Murray won an intense first set in the tie-break 7-6(2) in 68 minutes. It was a test of endurance as the two exchanged lengthy rallies peppered with incredible shotmaking. Djokovic had five break point opportunities during the set but a steely Murray stepped up to save all of them. Djokovic served incredibly well in the set, at one stage with a first serve percentage of 80%, and Murray didn’t get one look at a break point opportunity throughout the set.

 

He did in the second set however, Djokovic going down 0-40 in his first service game but saving all break point opportunities with some gritty tennis. The same physical battle endured throughout the set and neither player faced another opportunity to break. After 24 held games in the match the second set ended in another tie-break which Djokovic closed out 7-6(3).

 

The third set began in the same fashion as the first two until finally after 31 consecutive held service games Djokovic won the first break in the match to lead 5-3. He then held to love with some superb first serves to close out the third set 6-3 and lead the match two sets to one.

 

At 1-1 in the fourth set Djokovic again had break point opportunities thanks to a sloppy game from Murray in which he served his fourth double fault for the match. Prior to the final, Murray had served just two double faults for the entire tournament. After a 26 point rally Murray hit a backhand unforced error to gift the Serbian the lead 2-1. Djokovic then consolidated the break before claiming another advantage in the next game as Murray served his fifth double fault down break point. From there Djokovic was full of momentum and confidently served out the match, Murray netting a backhand on Championship point.

 

“I knew that it’s going to be physically very demanding, a lot of long rallies, so I needed to hang in there. I’ve done that. There was a few turning points in the match. Maybe one of them was the second game in the second set when I was Love-40 against the breeze. He missed a few shots. I managed have that crucial hold.” Djokovic said of the difficulty level in the match. “After that I felt just mentally a little bit lighter and more confident on the court than I’ve done in the first hour or so.”

 

“Yeah, I tried to be more aggressive.
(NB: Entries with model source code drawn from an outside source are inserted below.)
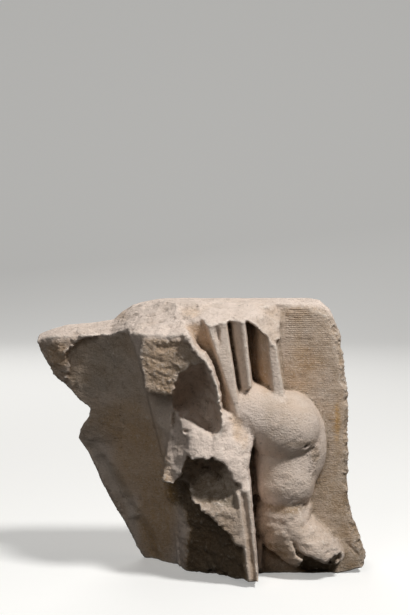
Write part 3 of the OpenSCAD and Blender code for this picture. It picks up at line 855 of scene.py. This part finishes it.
# matt and chalky to the eye, with brown skin on worked faces and paler breaks
limestone = bpy.data.materials.new("tooledLimestone")
combRidges = bpy.data.objects.new("combRidges", bpy.data.meshes.new("combRidges"))
bpy.context.collection.objects.link(combRidges)
combing = combRidges.modifiers.new("combing", "NODES")
combing.node_group = combTree(limestone)
for socket in combing.node_group.interface.items_tree:
    if socket.in_out == "INPUT" and socket.name in comb:
        combing[socket.identifier] = comb[socket.name]
    elif socket.in_out == "INPUT" and socket.name == "Stone":
        combing[socket.identifier] = piece
plainMesh(combRidges, "combRidges")
print("comb ridges", len(combRidges.data.vertices), "points")

# the ridges become part of the stone's own mesh
stonePoints = meshNumbers(piece.data, "vertices", "co", 3, np.float32)
ridgePoints = meshNumbers(combRidges.data, "vertices", "co", 3, np.float32)
stoneFaces = [list(face.vertices) for face in piece.data.polygons]
ridgeFaces = [[len(stonePoints) + i for i in face.vertices] for face in combRidges.data.polygons]
mesh = bpy.data.meshes.new("corbelStone")
mesh.from_pydata(np.vstack([stonePoints, ridgePoints]).tolist(), [], stoneFaces + ridgeFaces)
piece.data = mesh
piece.data.shade_smooth()
bpy.data.objects.remove(combRidges)


def averaged(field, cells):
    # mean of a grid field over a cube of cells on each side
    for axis in range(3):
        padded = np.pad(field, [(cells + 1, cells) if a == axis else (0, 0) for a in range(3)], "edge")
        run = np.cumsum(padded, axis, dtype=np.float32)
        count = field.shape[axis]
        ahead = np.take(run, range(2 * cells + 1, 2 * cells + 1 + count), axis)
        field = (ahead - np.take(run, range(count), axis)) / (2 * cells + 1)
    return field


def gridAt(field, spots):
    # value of a grid field at places in the frame, which are in metres
    scaled = [1000 * spots[:, 0] - across.ravel()[0],
              -1000 * spots[:, 1] - reach.ravel()[0],
              1000 * (spots[:, 2] - stoneLow[2]) - level.ravel()[0]]
    cell = [np.clip(np.rint(s / block["grain"]).astype(int), 0, n - 1) for s, n in zip(scaled, gridSize)]
    return field[tuple(cell)]


solid = np.clip(0.5 - stone / block["grain"], 0, 1)
# the two fields below find hollows and deep recesses, which the colour darkens as painted shade
crevice = averaged(solid, 2) - 0.5  # over 0 in hollows, under 0 on arrises
sunk = averaged(averaged(solid, 5), 5) - 0.5
onFront = np.clip(1 - (onGrid(reliefMap) - reach - 5) / 5, 0, 1) * (1 - nearTop)
onLeg = np.clip((reach - onGrid(reliefMap) - 2) / 4, 0, 1) * (across > 30) * (1 - nearTop)
agedAndShadedFront = usual["agedAndShaded"] + (onGrid(agedAndShadedMap) - usual["agedAndShaded"]) * onFront
palerBelowKnee = 0.5 * onLeg * np.clip((215 - level) / 60, 0, 1)  # palest from the knee down
skin = {  # what the limestone reads at each point
    "agedAndShaded": 0.1 * nearTop + agedAndShadedFront * (1 - nearTop) - palerBelowKnee + onGrid(paintedShadeMap),
    "brown": usual["brown"] + (onGrid(brownMap) - usual["brown"]) * onFront,
    "ochre": onGrid(ochreMap) * np.maximum(onFront, nearTop),
    "crevice": crevice,
    "sunk": sunk,
    "broken": roughness,
}
spots = meshNumbers(piece.data, "vertices", "co", 3, float)
for name, field in skin.items():
    values = piece.data.attributes.new(name, "FLOAT", "POINT")
    values.data.foreach_set("value", gridAt(field, spots).astype(np.float32))
print("skin mapped")


def toLinear(hexColour):
    # written colour to the linear one that nodes and lamps take
    parts = [int(hexColour[i:i + 2], 16) / 255 for i in (1, 3, 5)]
    return [c / 12.92 if c <= 0.04045 else ((c + 0.055) / 1.055) ** 2.4 for c in parts] + [1.0]


lime = {
    "pale": "#e6d4c6",
    "brown": "#b28f67",
    "grey": "#9f9280",
    "ochre": "#c0924c",
    "dirtAndShade": "#594834",
    "dust": "#efe2d4",
    "gloss": 0.2,
    "roughness": 0.92,
    "strokeLean": 35,  # degrees that the picked strokes lean down to the left
    "strokeLength": 0.3,  # the smaller, the longer they are
    # noise: size in metres, detail, roughness
    "clouds": {"drift": (0.06, 6, 0.6), "blotch": (0.01, 5, 0.65), "hue": (0.03, 3, 0.55),
               "ochreMottle": (0.009, 5, 0.7), "creviceMottle": (0.012, 5, 0.6), "rub": (0.02, 4, 0.55),
               "grains": (0.0024, 3, 0.6), "fineGrains": (0.0014, 2, 0.5), "crumbs": (0.004, 6, 0.7),
               "strokes": (0.0018, 2, 0.5)},
    # what each cloud does to the skin: which mask, which cloud, how far it swings
    "swings": [("agedAndShaded", "drift", 0.14), ("agedAndShaded", "blotch", 0.12), ("brown", "hue", 0.24)],
    # colour laid on in turn, where each (mask, from, to, least, most) allows
    "layers": [("brown", ("brown", 0, 1, 0, 1)),
               ("pale", ("agedAndShaded", 0, 1, 1, 0)),
               # on the darkest skin the dark tint is partly old dirt and partly painted shade
               ("dirtAndShade", ("agedAndShaded", 0.8, 1.2, 0, 0.75)),
               ("ochre", ("ochre", 0, 1, 0, 1), ("ochreMottle", 0.38, 0.62, 0.7, 1.0)),
               # the next two layers darken hollows and deep recesses as painted shade
               ("dirtAndShade", ("crevice", 0.04, 0.26, 0, 1), ("creviceMottle", 0.35, 0.6, 0.3, 0.8)),
               ("dirtAndShade", ("sunk", 0.12, 0.34, 0, 0.7)),
               ("dust", ("crevice", -0.04, -0.2, 0, 0.8), ("rub", 0.4, 0.6, 0.3, 1),
                ("agedAndShaded", 0.8, 1.1, 1, 0.3)),
               ("dirtAndShade", ("grains", 0.57, 0.73, 0, 0.3)),
               ("dust", ("fineGrains", 0.55, 0.75, 0, 0.4), ("agedAndShaded", 0.8, 1.1, 1, 0.2))],
    # relief too fine for the mesh: what, strength, depth in metres
    "bumps": [("strokes", 0.4, 0.0012), ("grains", 0.55, 0.0013), ("crumbs", 1.0, 0.0036),
              ("fineGrains", 0.7, 0.0008)],
}


def tooledLimestone(material):
    # fine grains, picked strokes and crumbs under a skin that is brown where old and pale where broken
    material.use_nodes = True
    tree = material.node_tree
    shader = tree.nodes["Principled BSDF"]
    shader.inputs["Roughness"].default_value = lime["roughness"]
    shader.inputs["Specular IOR Level"].default_value = lime["gloss"]
    place = addNode(tree, "ShaderNodeTexCoord").outputs["Object"]
    leaning = addNode(tree, "ShaderNodeMapping", None, Vector=place, Scale=(lime["strokeLength"], 1, 1),
                      Rotation=(0, math.radians(lime["strokeLean"]), 0)).outputs[0]
    signal = {}
    for name, (size, detail, roughness) in lime["clouds"].items():
        signal[name] = addNode(tree, "ShaderNodeTexNoise", None, Scale=1 / size, Detail=detail,
                               Roughness=roughness,
                               Vector=leaning if name == "strokes" else place).outputs[0]
    for name in skin:
        signal[name] = addNode(tree, "ShaderNodeAttribute", {"attribute_name": name}).outputs["Fac"]
    for name, cloud, swing in lime["swings"]:
        sway = addNode(tree, "ShaderNodeMapRange", None, i0=signal[cloud], i1=0.3, i2=0.7,
                       i3=-swing, i4=swing)
        signal[name] = addNode(tree, "ShaderNodeMath", {"operation": "ADD"}, i0=signal[name],
                               i1=sway.outputs[0]).outputs[0]
    # crumbs only stand up where the stone is broken
    signal["crumbs"] = addNode(tree, "ShaderNodeMath", {"operation": "MULTIPLY"}, i0=signal["crumbs"],
                               i1=signal["broken"]).outputs[0]
    colour = toLinear(lime["grey"])
    for tint, *masks in lime["layers"]:
        share = 1.0
        for name, start, end, least, most in masks:
            mask = addNode(tree, "ShaderNodeMapRange", None, i0=signal[name], i1=start, i2=end,
                           i3=least, i4=most)
            share = addNode(tree, "ShaderNodeMath", {"operation": "MULTIPLY"}, i0=mask.outputs[0],
                            i1=share).outputs[0]
        colour = addNode(tree, "ShaderNodeMix", {"data_type": "RGBA"}, i0=share, i6=colour,
                         i7=toLinear(lime[tint])).outputs[2]
    tree.links.new(colour, shader.inputs["Base Color"])
    under = {}
    for name, strength, depth in lime["bumps"]:
        bump = addNode(tree, "ShaderNodeBump", None, Height=signal[name], Strength=strength,
                       Distance=depth, **under)
        under = {"Normal": bump.outputs[0]}
    tree.links.new(bump.outputs[0], shader.inputs["Normal"])


tooledLimestone(limestone)
piece.data.materials.append(limestone)
print("limestone made")

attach(piece, "root")
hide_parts("corbel")

studio = {  # sizes in metres, angles in degrees
    "paper": "#dcdbd8",
    "paperBounce": 0.12,  # how much of its light the paper hands back to the stone
    "paperGlow": 0.45,  # what is added to it for the camera
    "paperHalf": 6,  # half its width, and how far it runs forward
    "paperTop": 5,
    "sweepStart": 2.6,  # where the paper begins to curve up, behind the wall face
    "sweepRadius": 1.0,
    "keyFrom": (0.42, -0.43, 0.8),  # direction to the key lamp
    "keyAway": 2.2,
    "keySize": 0.4,
    "keyPower": 44,
    "fillFrom": (-0.9, -2.0, 1.2),
    "fillPower": 8,
    "backFrom": (-0.5, 2.1, 1.5),  # only lights the cut face at the back
    "backPower": 22,
    "softSize": 1.2,  # of the fill and back lamps
    "sky": "#eeeeee",
    "skyStrength": 0.03,
    "backdropStrength": 0.8,  # of the world that the camera sees past the paper
    "lens": 100,
    "eyeAway": 1.704,
    "eyeHeight": 0.404,
    "eyeDown": 4,
}


def paperSweep():
    # floor that curves up into a backdrop behind the stone, in 16 steps
    ground, half = stoneLow[2], studio["paperHalf"]
    start, radius = studio["sweepStart"], studio["sweepRadius"]
    profile = [(-half, ground), (start, ground)]
    for i in range(1, 17):
        turn = math.radians(90 * i / 16)
        profile.append((start + radius * math.sin(turn), ground + radius * (1 - math.cos(turn))))
    profile.append((start + radius, studio["paperTop"]))
    spots = [(x, y, z) for x in (-half, half) for y, z in profile]
    n = len(profile)
    faces = [(i, n + i, n + i + 1, i + 1) for i in range(n - 1)]
    data = bpy.data.meshes.new("paperSweep")
    data.from_pydata(spots, [], faces)
    data.shade_smooth()
    sweep = bpy.data.objects.new("paperSweep", data)
    bpy.context.collection.objects.link(sweep)
    return sweep


sweep = paperSweep()
paper = bpy.data.materials.new("palePaper")  # matt and pale to the camera, darker to the stone
paper.use_nodes = True
tree = paper.node_tree
tree.nodes.clear()
seen = addNode(tree, "ShaderNodeLightPath").outputs["Is Camera Ray"]
shade = [c * studio["paperBounce"] for c in toLinear(studio["paper"])[:3]] + [1]
dark = addNode(tree, "ShaderNodeBsdfDiffuse", None, Color=shade)
pale = addNode(tree, "ShaderNodeBsdfDiffuse", None, Color=toLinear(studio["paper"]))
glow = addNode(tree, "ShaderNodeEmission", None, Color=toLinear(studio["paper"]),
               Strength=studio["paperGlow"])
lift = addNode(tree, "ShaderNodeAddShader", None, i0=pale.outputs[0], i1=glow.outputs[0])
mix = addNode(tree, "ShaderNodeMixShader", None, Fac=seen, i1=dark.outputs[0], i2=lift.outputs[0])
addNode(tree, "ShaderNodeOutputMaterial", None, Surface=mix.outputs[0])
sweep.data.materials.append(paper)

world = bpy.data.worlds.new("studio")
world.use_nodes = True
tree = world.node_tree
tree.nodes.clear()
seen = addNode(tree, "ShaderNodeLightPath").outputs["Is Camera Ray"]
dim = addNode(tree, "ShaderNodeBackground", None, Color=toLinear(studio["sky"]),
              Strength=studio["skyStrength"])
bright = addNode(tree, "ShaderNodeBackground", None, Color=toLinear(studio["paper"]),
                 Strength=studio["backdropStrength"])
mix = addNode(tree, "ShaderNodeMixShader", None, Fac=seen, i1=dim.outputs[0], i2=bright.outputs[0])
addNode(tree, "ShaderNodeOutputWorld", None, Surface=mix.outputs[0])
bpy.context.scene.world = world


def softLamp(name, spot, aim, size, power):
    data = bpy.data.lights.new(name, "AREA")
    data.shape, data.size, data.energy = "DISK", size, power
    lamp = bpy.data.objects.new(name, data)
    lamp.location = spot
    lamp.rotation_euler = (Vector(aim) - Vector(spot)).to_track_quat("-Z", "Y").to_euler()
    bpy.context.collection.objects.link(lamp)


keySpot = Vector(studio["keyFrom"]).normalized() * studio["keyAway"]
softLamp("keyLamp", keySpot, (0, -0.08, 0), studio["keySize"], studio["keyPower"])
softLamp("fillLamp", studio["fillFrom"], (0, -0.1, 0), studio["softSize"], studio["fillPower"])
softLamp("backLamp", studio["backFrom"], (0, 0, 0), studio["softSize"], studio["backPower"])
print("studio lit")

camera = bpy.data.objects.new("camera", bpy.data.cameras.new("camera"))
camera.data.lens = studio["lens"]
camera.location = (0, stoneLow[1] - studio["eyeAway"], stoneLow[2] + studio["eyeHeight"])
camera.rotation_euler = (math.radians(90 - studio["eyeDown"]), 0, 0)
bpy.context.collection.objects.link(camera)
bpy.context.scene.camera = camera
bpy.context.scene.view_settings.view_transform = "Standard"
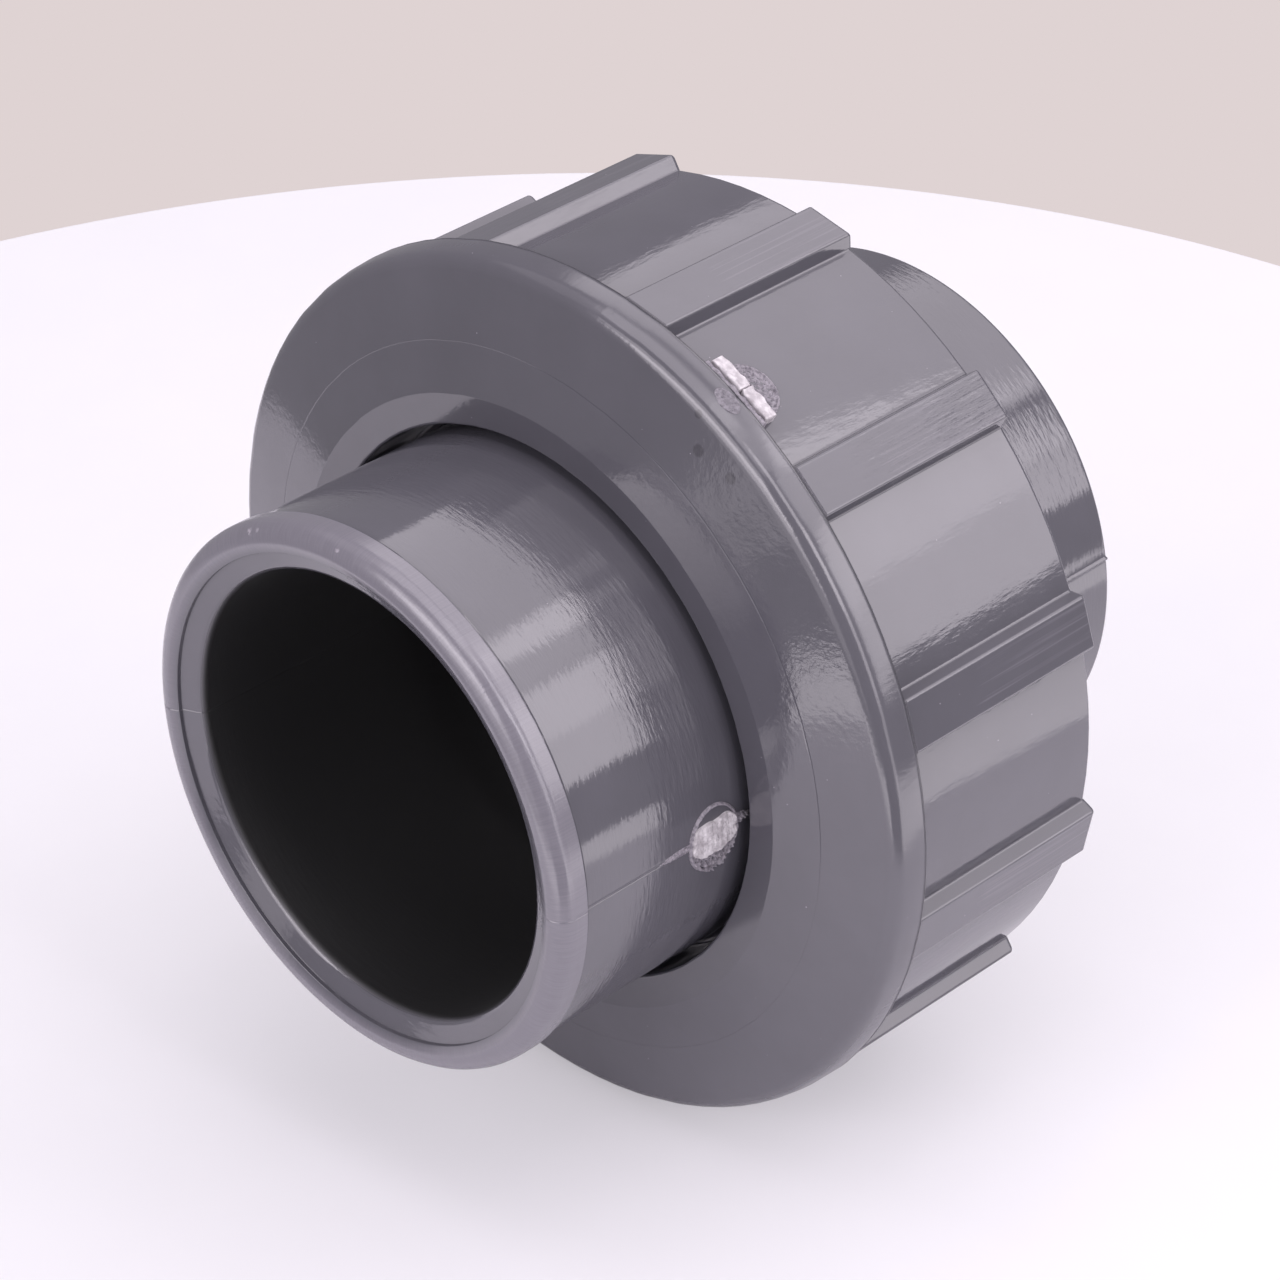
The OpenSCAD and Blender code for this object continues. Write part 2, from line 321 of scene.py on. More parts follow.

So I went for my shots, especially in the third and fourth; came to the net quite often.  I was quite successful in that percentage, so it worked well for me. I needed to be the one who dictates the play, and I’m really glad that I’ve played my best.”

 

Djokovic was asked what motivated him to fight for more Grand Slam titles, particularly following some tough losses against the top four in the final three majors of 2012.

 

“What more motivation you need than from this trophy?” He asked. “Just seeing it and reading the names of the winners in last 50, 100 years, it’s incredible. To be also mentioned in the history aspect, you know, and winning three in a row, it’s a huge achievement. So I’m always motivated in every match that I play on. But of course Grand Slam finals are always bringing something new, something special to every player, and that’s where you want to perform your best.”